Is Alphabet “old” tech or “new” tech?
Revenue growth has slowed. Concerns about more tech regulation in Washington could also hurt its YouTube unit.
Many of Alphabet’s non-core businesses continue to lose money, leading to worries that the company is a one-trick pony named Search. Its non-core businesses include its so-called Other Bets companies, which include self-driving unit Waymo, life sciences subsidiary Verily and drone delivery service Wing.
And perhaps the company’s biggest problem: It’s hard to figure out if Alphabet is still a high growth momentum stock or a mature old tech firm.
Alphabet’s earnings are expected to grow about 14% a year, on average, for the next few years. That’s certainly still respectable but it’s lower than the projected growth rates of more dynamic companies like Facebook, Amazon and Netflix.

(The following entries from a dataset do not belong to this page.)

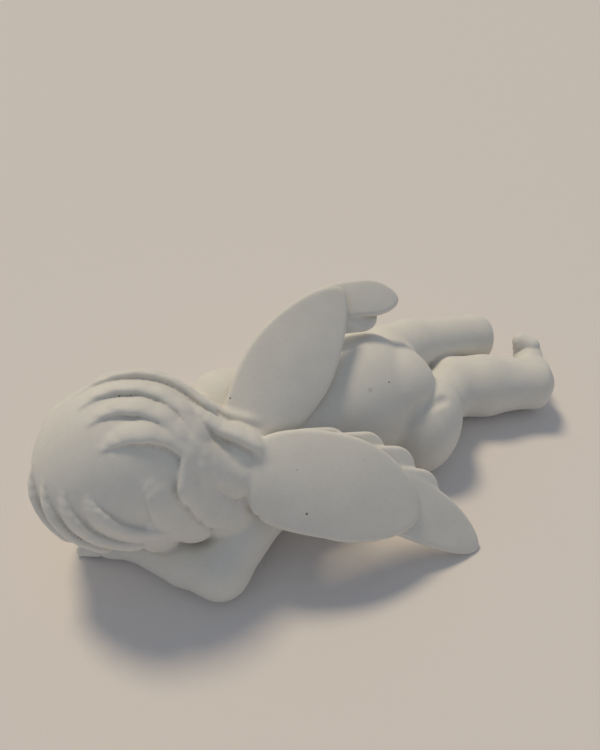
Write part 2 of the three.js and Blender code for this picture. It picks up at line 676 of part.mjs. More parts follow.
// Facets are merged edge by edge, flattest first, until the wanted number is left
const thinOut = (points, faces, wanted) => {
  const place = points.map((p) => [...p]);
  const tri = faces.map((f) => [...f]);
  const alive = new Uint8Array(tri.length).fill(1);
  const around = place.map(() => new Set());
  const stamp = new Uint32Array(place.length);
  const quadric = place.map(() => new Float64Array(10));
  const planeOf = (f) => {
    const [a, b, c] = f.map((n) => place[n]);
    const across = cross(sub(b, a), sub(c, a));
    const n = norm(across);
    return [n, -dot(n, a), len(across)];
  };
  tri.forEach((f, index) => {
    const [n, d, area] = planeOf(f);
    const q = [n[0] * n[0], n[0] * n[1], n[0] * n[2], n[0] * d, n[1] * n[1], n[1] * n[2], n[1] * d];
    q.push(n[2] * n[2], n[2] * d, d * d);
    f.forEach((v) => {
      around[v].add(index);
      q.forEach((value, m) => {
        quadric[v][m] += value * area;
      });
    });
  });
  const cost = (q, p) => {
    const [x, y, z] = p;
    const square = q[0] * x * x + q[4] * y * y + q[7] * z * z + q[9];
    const mixed = q[1] * x * y + q[2] * x * z + q[5] * y * z + q[3] * x + q[6] * y + q[8] * z;
    return square + 2 * mixed;
  };
  const bestPlace = (q, a, b) => {
    const rows = new THREE.Matrix3().set(q[0], q[1], q[2], q[1], q[4], q[5], q[2], q[5], q[7]);
    const choices = [a, b, mix(a, b, 0.5)];
    const scale = q[0] + q[4] + q[7];
    if (Math.abs(rows.determinant()) > 1e-4 * scale ** 3) {
      const solved = new THREE.Vector3(-q[3], -q[6], -q[8]).applyMatrix3(rows.invert());
      const p = solved.toArray();
      if (len(sub(p, choices[2])) < len(sub(a, b))) {
        choices.push(p);
      }
    }
    return choices.map((p) => [cost(q, p), p]).sort((m, n) => m[0] - n[0])[0];
  };
  const heap = [];
  const before = (m, n) => heap[m].cost < heap[n].cost;
  const swap = (m, n) => {
    [heap[m], heap[n]] = [heap[n], heap[m]];
  };
  const push = (item) => {
    heap.push(item);
    let n = heap.length - 1;
    while (n && before(n, (n - 1) >> 1)) {
      swap(n, (n - 1) >> 1);
      n = (n - 1) >> 1;
    }
  };
  const pop = () => {
    swap(0, heap.length - 1);
    const top = heap.pop();
    let n = 0;
    for (;;) {
      let least = n;
      for (const child of [2 * n + 1, 2 * n + 2]) {
        if (child < heap.length && before(child, least)) {
          least = child;
        }
      }
      if (least === n) {
        return top;
      }
      swap(n, least);
      n = least;
    }
  };
  const offer = (a, b) => {
    const q = quadric[a].map((value, m) => value + quadric[b][m]);
    const [price, p] = bestPlace(q, place[a], place[b]);
    const short = 1e-6 * dot(sub(place[a], place[b]), sub(place[a], place[b]));
    push({ cost: price + short, a, b, p, q, when: stamp[a] + stamp[b] });
  };
  const neighbours = (v) => {
    const found = new Set();
    around[v].forEach((f) => tri[f].forEach((n) => found.add(n)));
    found.delete(v);
    return found;
  };
  const tips = (v, gone, p) =>
    [...around[v]].some((f) => {
      if (tri[f].includes(gone)) {
        return false;
      }
      const old = planeOf(tri[f])[0];
      const [a, b, c] = tri[f].map((n) => (n === v ? p : place[n]));
      const across = cross(sub(b, a), sub(c, a));
      const longest = Math.max(len(sub(a, b)), len(sub(b, c)), len(sub(c, a)));
      return dot(norm(across), old) < 0.25 || len(across) < 0.03 * longest * longest;
    });
  tri.forEach((f) => f.forEach((v, m) => v < f[(m + 1) % 3] && offer(v, f[(m + 1) % 3])));
  let left = tri.length;
  while (left > wanted && heap.length) {
    const { a, b, p, q, when } = pop();
    if (!around[a].size || !around[b].size || when !== stamp[a] + stamp[b]) {
      continue;
    }
    const shared = [...around[a]].filter((f) => tri[f].includes(b));
    const ring = neighbours(b);
    const common = [...neighbours(a)].filter((n) => ring.has(n));
    if (shared.length !== 2 || common.length !== 2 || tips(a, b, p) || tips(b, a, p)) {
      continue;
    }
    shared.forEach((f) => {
      alive[f] = 0;
      tri[f].forEach((n) => around[n].delete(f));
    });
    around[b].forEach((f) => {
      tri[f] = tri[f].map((n) => (n === b ? a : n));
      around[a].add(f);
    });
    around[b].clear();
    place[a] = p;
    quadric[a] = q;
    left -= 2;
    stamp[a] += 1;
    const near = neighbours(a);
    near.forEach((n) => {
      stamp[n] += 1;
    });
    near.forEach((n) => {
      neighbours(n).forEach((m) => {
        if (m === a || !near.has(m) || n < m) {
          offer(n, m);
        }
      });
    });
  }
  return { points: place, faces: tri.filter((f, index) => alive[index]) };
};

// The figure stands on flats under its resting places
const stood = {
  ...figure,
  distance: (p) => Math.max(figure.distance(p), restFlat - p[2]),
};
const low = at(-60, -32, -1);
const high = at(50, 36, 42);
const skin = skinOf(stood, low, high, gridStep);
const settled = settle(stood, skin.points, gridStep * 0.4);
const snapBand = gridStep * 0.15;
const snapped = settled.map((p) => (p[2] < restFlat + snapBand ? [p[0], p[1], restFlat] : p));
const cast = thinOut(snapped, skin.faces, facetCount);
const flatPoints = cast.points.map((p) => (p[2] < restFlat + snapBand ? [p[0], p[1], restFlat] : p));

// Facets go through the solid library, which keeps one closed body
const wasm = await Module();
wasm.setup();
const used = new Map();
const packed = [];
const packedFaces = cast.faces.map((face) =>
  face.map((n) => {
    if (!used.has(n)) {
      used.set(n, used.size);
      packed.push(flatPoints[n]);
    }
    return used.get(n);
  }),
);
const solid = new wasm.Manifold(
  new wasm.Mesh({
    numProp: 3,
    vertProperties: Float32Array.from(packed.flat()),
    triVerts: Uint32Array.from(packedFaces.flat()),
  }),
);
const whole = solid.decompose().sort((a, b) => b.volume() - a.volume())[0];
const mesh = whole.getMesh();
const geometry = new THREE.BufferGeometry();
const places = new Float32Array((mesh.vertProperties.length / mesh.numProp) * 3);
for (let i = 0; i < places.length / 3; i += 1) {
  for (let k = 0; k < 3; k += 1) {
    places[i * 3 + k] = mesh.vertProperties[i * mesh.numProp + k];
  }
}
geometry.setAttribute('position', new THREE.BufferAttribute(places, 3));
geometry.setIndex(new THREE.BufferAttribute(new Uint32Array(mesh.triVerts), 1));
geometry.computeBoundingBox();
const box = geometry.boundingBox;
geometry.translate(-(box.min.x + box.max.x) / 2, -(box.min.y + box.max.y) / 2, -restFlat);
geometry.computeVertexNormals();

const bisque = new THREE.MeshStandardMaterial({ color: 0xe6e3da, roughness: 0.62 });
bisque.name = 'bisque_porcelain';
const body = new THREE.Mesh(geometry, bisque);
body.name = 'angel_figure';
const angel = new THREE.Group();
angel.name = 'porcelain_angel_figurine';
angel.add(body);

export default angel;
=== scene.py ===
import math

import bpy
import numpy as np
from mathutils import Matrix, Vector


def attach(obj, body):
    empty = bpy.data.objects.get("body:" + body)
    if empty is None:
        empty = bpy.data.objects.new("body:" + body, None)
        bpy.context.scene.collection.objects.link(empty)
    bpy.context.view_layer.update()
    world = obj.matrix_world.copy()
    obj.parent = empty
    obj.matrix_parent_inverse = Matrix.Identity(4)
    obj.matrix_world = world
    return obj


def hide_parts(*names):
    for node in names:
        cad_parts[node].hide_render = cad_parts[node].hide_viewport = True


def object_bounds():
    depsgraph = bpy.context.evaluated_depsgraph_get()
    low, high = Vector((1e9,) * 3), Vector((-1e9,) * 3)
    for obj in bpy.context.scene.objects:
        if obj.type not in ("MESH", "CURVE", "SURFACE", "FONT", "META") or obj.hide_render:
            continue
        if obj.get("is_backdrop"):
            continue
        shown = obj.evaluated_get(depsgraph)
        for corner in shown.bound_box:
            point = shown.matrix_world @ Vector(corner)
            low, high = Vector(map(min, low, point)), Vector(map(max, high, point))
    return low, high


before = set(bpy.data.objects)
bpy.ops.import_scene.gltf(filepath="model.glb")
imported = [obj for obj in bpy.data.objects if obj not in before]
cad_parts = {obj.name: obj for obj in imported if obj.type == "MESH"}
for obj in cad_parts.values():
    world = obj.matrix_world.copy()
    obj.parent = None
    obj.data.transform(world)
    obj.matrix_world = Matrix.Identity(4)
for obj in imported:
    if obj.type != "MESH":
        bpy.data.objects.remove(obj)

cad_low, cad_high = (list(corner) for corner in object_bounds())

# Sizes in millimetres, as in the CAD part
figure_length = 145
head_width = 37.5
hair_depth = 3.2
torso_depth = 33
thigh_width = 21
calf_width = 15.5
upper_arm_width = 15
wing_thickness = 4.4
wing_chord = 22
foot_length = 15.5
rest_flat = 1

# Sampling of the free form
coarse_step = 2.4
fine_step = 0.46
most_facets = 190000
near_band = 1.8
far_away = 1e3

unit = figure_length / 100


def at(x, y, z):
    """A place in hundredths of the figure's length: x to the feet, y to the front, z up."""
    return np.array([x, y, z], np.float32) * unit


def norm(a):
    return np.asarray(a, np.float32) / max(float(np.linalg.norm(a)), 1e-9)


def mix(a, b, t):
    return a * (1 - t) + b * t


def rows(v):
    return np.sqrt(np.einsum("ij,ij->i", v, v))


def smooth_min(a, b, k):
    h = np.maximum(k - np.abs(a - b), 0) / k
    return np.minimum(a, b) - h * h * k / 4


def frame_of(first, second):
    """Three square axes: the first is kept, the second is turned square to it."""
    a = norm(first)
    b = norm(np.asarray(second, np.float32) - a * np.dot(a, second))
    return [a, b, np.cross(a, b)]


straight = [np.array(a, np.float32) for a in ((1, 0, 0), (0, 1, 0), (0, 0, 1))]


# Free forms: each is a centre, the reach of a sphere that holds it, and a distance function
def ellipsoid(centre, radii, axes=straight):
    turn = np.stack(axes, axis=1)
    radii = np.array(radii, np.float32)

    def distance(p):
        q = (p - centre) @ turn
        k0 = rows(q / radii)
        k1 = np.maximum(rows(q / radii**2), 1e-6)
        return np.where(k0 < 1e-3, -radii.min(), k0 * (k0 - 1) / k1)

    return centre, float(radii.max()), distance


def holding_sphere(points, extra):
    centre = np.mean(points, axis=0)
    return centre, max(float(np.linalg.norm(p - centre)) for p in points) + extra


def limb(points, radii):
    """A round rod through its joints, with its own radius at each joint."""

    def distance(p):
        best = np.full(len(p), far_away, np.float32)
        for a, b, ra, rb in zip(points, points[1:], radii, radii[1:]):
            along = b - a
            t = np.clip((p - a) @ along / np.dot(along, along), 0, 1)
            away = rows(p - a - t[:, None] * along)
            best = np.minimum(best, away - (ra + (rb - ra) * t))
        return best

    return (*holding_sphere(points, max(radii)), distance)


blade_steps = 10
blade_passes = 3
past_tip = 1.25


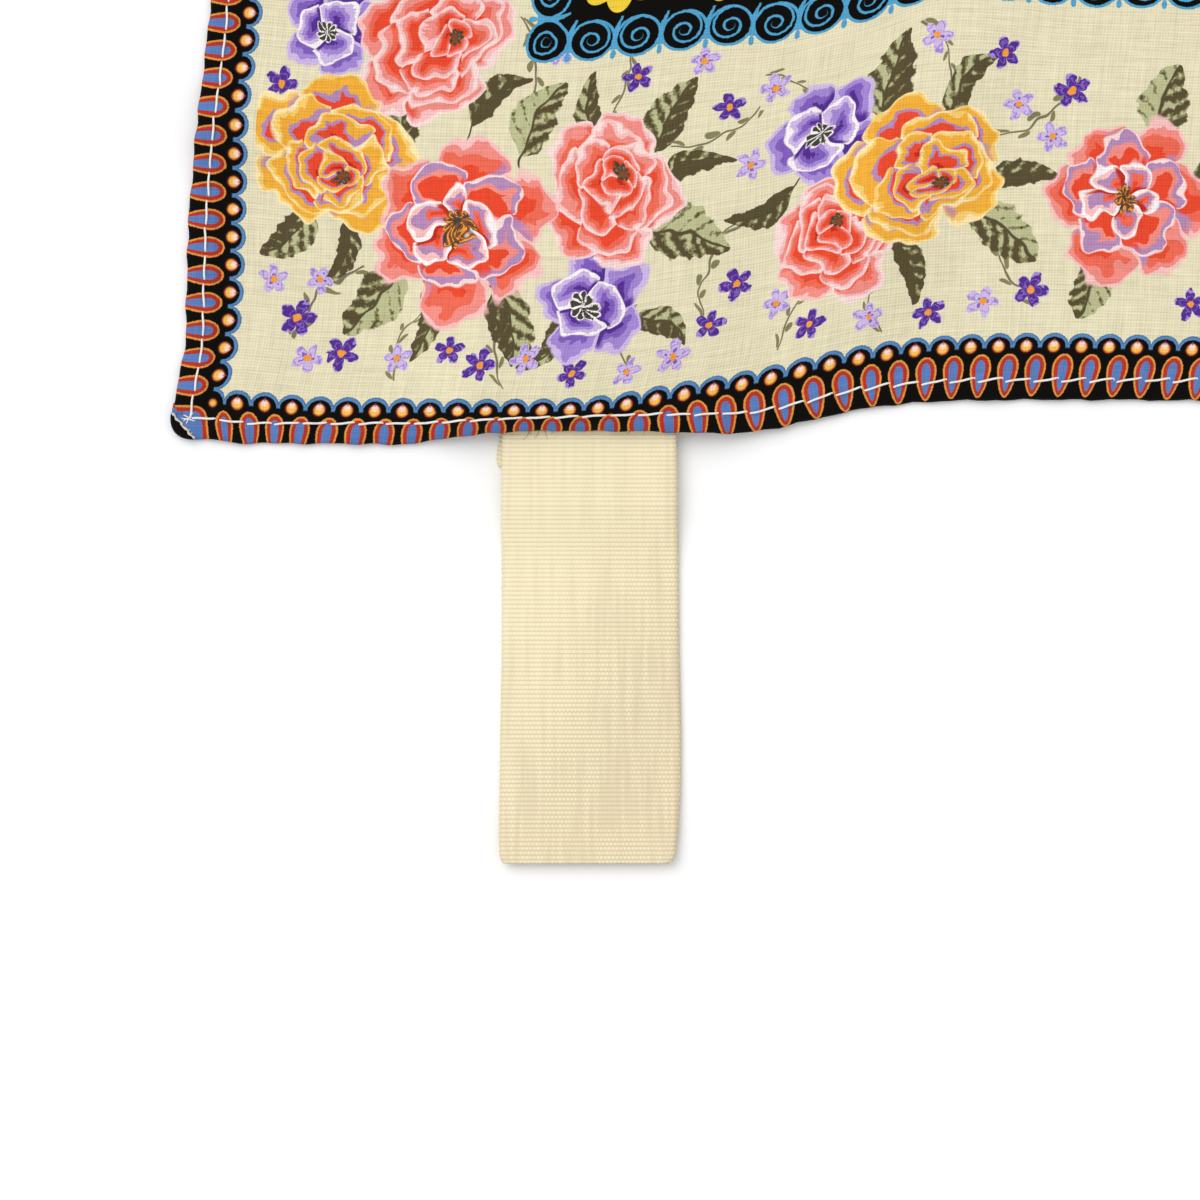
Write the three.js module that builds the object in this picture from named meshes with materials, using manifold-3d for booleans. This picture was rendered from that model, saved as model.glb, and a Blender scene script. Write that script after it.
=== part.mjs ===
// A printed cotton bandana scarf, laid face up on a surface, with its woven care label.
// Millimetres, +Z up. X runs along the bottom hem and Y up the left hem, so the label hangs towards -Y.
// The scarf is one square of cloth. Its four sides are turned under and sewn as narrow hems, each corner
// is folded in, and a short tape label is caught in the bottom hem near the left corner.
import * as THREE from "three";
import { mergeVertices } from "three/addons/utils/BufferGeometryUtils.js";
import Module from "manifold-3d";

const wasm = await Module();
wasm.setup();
const { lerp, clamp, smoothstep, degToRad } = THREE.MathUtils;

// Driving sizes. u and v are distances on the flat cloth from the left and bottom rows of border dots.
const DOT_PITCH = 3.97;
const DOTS_A_SIDE = 132;
const PRINT_SIDE = DOT_PITCH * DOTS_A_SIDE;
const CLOTH_WALL = 1.0;
const HEM_WALL = 1.8;
const HEM_WIDTH = 4.0;
const HEM_NOSE = 0.9; // how far the outer fold takes to reach the hem's full thickness
const CORNER_RADIUS = 2.8;
const SEAM_GAP = 0.3;
const LABEL_WALL = 1.0;

// Where the four rows of border dots lie, seen from above: at is the place along the side, and off is how far
// the row is from the side's own zero. The cloth is laid by hand, so no row is quite straight.
const LEFT_DOTS = [
  { at: -6, off: 4.4 },
  { at: 5.7, off: 5.4 },
  { at: 13.4, off: 7.1 },
  { at: 21.5, off: 7.9 },
  { at: 33.7, off: 8.3 },
  { at: 46.3, off: 8.7 },
  { at: 61, off: 10.6 },
  { at: 90, off: 13.6 },
  { at: 150, off: 15.8 },
  { at: 235, off: 13.2 },
  { at: 330, off: 8.8 },
  { at: 430, off: 6.4 },
  { at: 540, off: 5.6 },
];
const BOTTOM_DOTS = [
  { at: -6, off: 5.6 },
  { at: 8.8, off: 5.3 },
  { at: 20.5, off: 4.4 },
  { at: 44, off: 4.15 },
  { at: 60, off: 4.5 },
  { at: 72, off: 6.4 },
  { at: 84, off: 8.6 },
  { at: 96, off: 11.4 },
  { at: 108, off: 13.0 },
  { at: 126, off: 13.5 },
  { at: 165, off: 12.2 },
  { at: 240, off: 8.6 },
  { at: 340, off: 5.2 },
  { at: 440, off: 4.6 },
  { at: 540, off: 5.8 },
];
const RIGHT_DOTS = [
  { at: -6, off: 5.0 },
  { at: 110, off: 8.8 },
  { at: 250, off: 4.0 },
  { at: 390, off: 8.4 },
  { at: 540, off: 6.0 },
];
const TOP_DOTS = [
  { at: -6, off: 5.0 },
  { at: 130, off: 2.4 },
  { at: 270, off: 6.6 },
  { at: 400, off: 3.2 },
  { at: 540, off: 6.4 },
];

// How far outside its row of dots each side's cloth is folded under, measured on the cloth.
const LEFT_FOLD = [
  { at: -6, off: 5.6 },
  { at: 1, off: 5.45 },
  { at: 8, off: 5.75 },
  { at: 15, off: 6.2 },
  { at: 25.5, off: 6.3 },
  { at: 42, off: 5.4 },
  { at: 61, off: 5.8 },
  { at: 140, off: 6.6 },
  { at: 240, off: 6.0 },
  { at: 360, off: 6.8 },
  { at: 540, off: 6.0 },
];
const BOTTOM_FOLD = [
  { at: -6, off: 5.1 },
  { at: 1, off: 5.3 },
  { at: 5, off: 5.6 },
  { at: 15, off: 4.8 },
  { at: 27, off: 4.7 },
  { at: 36, off: 4.4 },
  { at: 46, off: 3.6 },
  { at: 60, off: 4.0 },
  { at: 70, off: 5.9 },
  { at: 79, off: 7.2 },
  { at: 95, off: 7.4 },
  { at: 120, off: 7.8 },
  { at: 180, off: 6.4 },
  { at: 260, off: 7.0 },
  { at: 370, off: 6.2 },
  { at: 540, off: 6.0 },
];
const RIGHT_FOLD = [
  { at: -6, off: 6.0 },
  { at: 130, off: 6.8 },
  { at: 270, off: 6.0 },
  { at: 410, off: 6.7 },
  { at: 540, off: 6.0 },
];
const TOP_FOLD = [
  { at: -6, off: 6.0 },
  { at: 110, off: 6.6 },
  { at: 290, off: 5.9 },
  { at: 430, off: 6.8 },
  { at: 540, off: 6.1 },
];

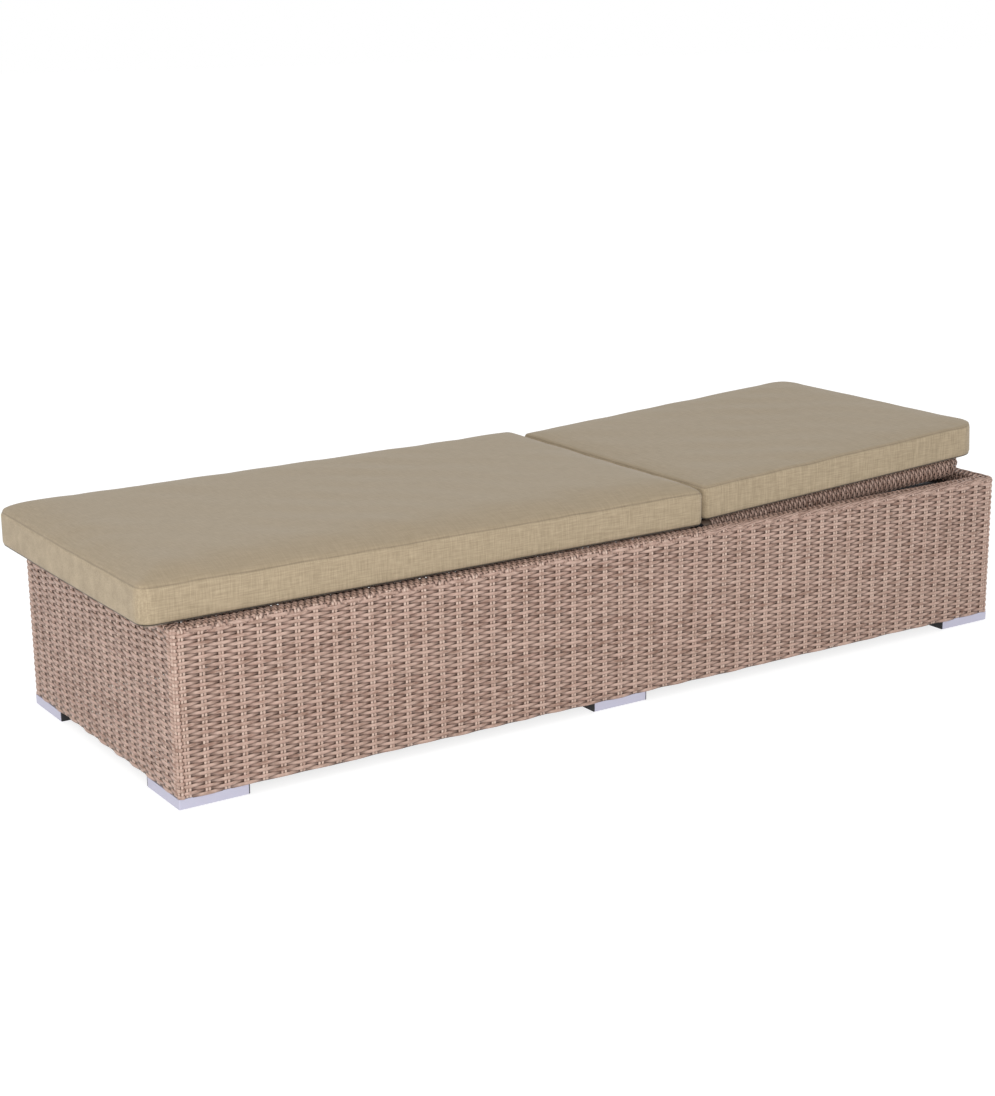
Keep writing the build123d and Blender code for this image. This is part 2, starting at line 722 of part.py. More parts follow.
def pad_outline(length, inset):
    """One level's outline: sides that slope in to chorded corners, with every edge parallel to the level below."""
    end_x = length / 2 - inset
    side_y = pad_width / 2 - inset
    side_slope = 2 * pad_side_bow / length
    end_slope = 2 * pad_end_bow / pad_width
    radius = pad_corner_radius - min(inset, pad_edge_radius)
    corner_x = (end_x - end_slope * (side_y - radius + side_slope * radius)) / (1 - side_slope * end_slope)
    corner_y = side_y - side_slope * (corner_x - radius)
    quarter = [(0, side_y)]
    for step in range(corner_steps + 1):
        turn = radians(90 * step / corner_steps)
        quarter.append((corner_x - radius * (1 - sin(turn)), corner_y - radius * (1 - cos(turn))))
    half = quarter + [(end_x, 0)] + [(x, -y) for x, y in reversed(quarter)]
    return half + [(-x, y) for x, y in reversed(half[1:-1])]


def cushion(plane, length, crown):
    """Pad on the plane's middle, lofted up through its soft edges to a crowned top."""
    with BuildPart() as pad:
        for inset, height in pad_levels(crown):
            with BuildSketch(plane.offset(height)):
                Polygon(*pad_outline(length, inset), align=None)
        loft(ruled=True)
    return pad.part


# Back pad on the back's wrapping, and seat pad on the deck up to the back pad's foot
back_pad_length = back_length - back_pad_start
back_pad_middle = back_pad_start + back_pad_length / 2
back_pad_lift = wrap_radius + pad_rest_clearance
back_pad_origin = back_face.from_local_coords(Vector(back_pad_middle, pad_side_shift, back_pad_lift))
back_pad_plane = Plane(origin=back_pad_origin, x_dir=back_along, z_dir=back_up)
finish(cushion(back_pad_plane, back_pad_length, back_crown), "back_pad")

pad_top_lean = (back_pad_lift + pad_thickness + back_crown) * sin(radians(rest_angle))
back_pad_foot = hinge_x + back_pad_start * cos(radians(rest_angle)) - pad_top_lean
seat_pad_start = foot_end - pad_overhang
seat_pad_length = back_pad_foot - pad_gap - seat_pad_start
seat_pad_plane = upright(seat_pad_start + seat_pad_length / 2, pad_side_shift, rim_height + pad_rest_clearance)
finish(cushion(seat_pad_plane, seat_pad_length, seat_crown), "seat_pad")
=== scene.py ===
import math
import random

import bmesh
import bpy
import numpy as np
from mathutils import Matrix, Vector


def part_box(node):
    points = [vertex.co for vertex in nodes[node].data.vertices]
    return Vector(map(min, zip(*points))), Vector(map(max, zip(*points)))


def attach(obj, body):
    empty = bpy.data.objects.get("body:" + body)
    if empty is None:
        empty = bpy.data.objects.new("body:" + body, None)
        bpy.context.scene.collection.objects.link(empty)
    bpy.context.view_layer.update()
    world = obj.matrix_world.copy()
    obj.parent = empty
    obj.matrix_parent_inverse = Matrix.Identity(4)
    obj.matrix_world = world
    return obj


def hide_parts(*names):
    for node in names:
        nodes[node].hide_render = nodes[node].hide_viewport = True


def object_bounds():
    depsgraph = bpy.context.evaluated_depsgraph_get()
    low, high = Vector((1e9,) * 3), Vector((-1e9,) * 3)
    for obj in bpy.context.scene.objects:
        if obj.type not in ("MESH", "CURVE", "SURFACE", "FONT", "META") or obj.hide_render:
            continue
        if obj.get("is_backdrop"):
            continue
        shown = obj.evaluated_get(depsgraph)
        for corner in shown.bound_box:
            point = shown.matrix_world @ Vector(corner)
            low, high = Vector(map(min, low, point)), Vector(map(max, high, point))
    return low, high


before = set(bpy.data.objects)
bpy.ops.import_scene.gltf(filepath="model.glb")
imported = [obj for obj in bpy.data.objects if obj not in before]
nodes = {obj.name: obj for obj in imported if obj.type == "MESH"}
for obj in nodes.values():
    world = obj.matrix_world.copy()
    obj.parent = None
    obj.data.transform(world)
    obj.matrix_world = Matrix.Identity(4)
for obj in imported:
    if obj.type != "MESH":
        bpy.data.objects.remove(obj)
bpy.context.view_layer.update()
scene = bpy.context.scene
MM = 0.001

# Welded frame: square aluminium tube, sawn, welded and then powder-coated brown before the
# strands go round it. It shows only inside the back's bay, when the back is raised.
FRAME_BROWN = "#6B5A4E"
PEEL = 2.0 * MM
PEEL_DEPTH = 0.2 * MM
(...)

But the company probably doesn’t want to throw in the towel and admit it has nothing better to do with its cash. Facebook, Amazon and Netflix don’t pay dividends.
Why Alphabet stock could stage a comeback
Some of the worries that have held the stock back may be overdone.
The company’s recent push to promote new advertising tools for professional content creators could be good news for Alphabet, said Nomura Instinet analyst Mark Kelley in a report Wednesday.
Ads on the YouTube channels for big media companies have higher rates and are considered “brand safe” for marketers, Kelley argued.
Alphabet’s plans to feature ads on Google’s relaunched news feed — called Discover — on the Google mobile home page could also be attractive to marketers given that the ads could reach up to about 800 million users worldwide, Kelley said.
Alphabet will report its second quarter earnings on July 25. If the company allays some of the concerns about a slowdown in its sales and earnings, then the stock could finally start performing as well as the rest of the FAANG companies.
Breakup fears may be overdone
Investors shouldn’t be too concerned about Alphabet being broken up — or even severely penalized — by US antitrust regulators, said Jefferies analyst Brent Thill.
“US regulators focus on ‘consumer welfare’ so it might be hard to argue that lower prices or better products are hurting consumers,” Thlll wrote, even though some argue that Alphabet and other big techs may be harming smaller rivals.
Even in the unlikely event that tech giants were broken up, Alphabet could still wind up doing quite well, Thill added.
“Breakups are not always a bad thing for stocks,” he wrote, adding that the sum of the various parts at Alphabet could even be higher than the firm’s current combined value.